You've seen this femme-fatale plotline before, of course, but it's terrific when it's well done, as it is here. Mrs. Laird may be a double-crossing dame, but she's no dummy, though to tell more would ruin the fun. The storyline is updated by the presence of Detective DeeDee Bowen, Hatcher's no-nonsense female partner. Naturally, Bowen suspects every scheming inch of Mrs. Laird and calls Hatcher on his crush with your basic snap-out-of-it speech. Leave it to a woman to add that touch of testosterone.
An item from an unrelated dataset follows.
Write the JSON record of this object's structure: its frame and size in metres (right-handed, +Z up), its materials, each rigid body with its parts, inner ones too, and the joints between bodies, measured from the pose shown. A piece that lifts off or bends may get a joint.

The cat-and-mouse relationship between Hatcher and Mrs. Laird kept me turning the pages, and when the mystery blonde vanished in the middle of the novel, I found myself worried about her, even though I wasn't sure I liked her or her employment history. Still, I was happy to be kept guessing until the end, which came as a genuine surprise.

My only quibble is that this bestselling author sometimes settles for phrases such as "copious notes" and even "silver-tongued." She's a better writer than that, and I'm enough of a Strunk and White fan to want her to avoid clichés.

But I'm also a Sandra Brown fan, thanks to Ricochet.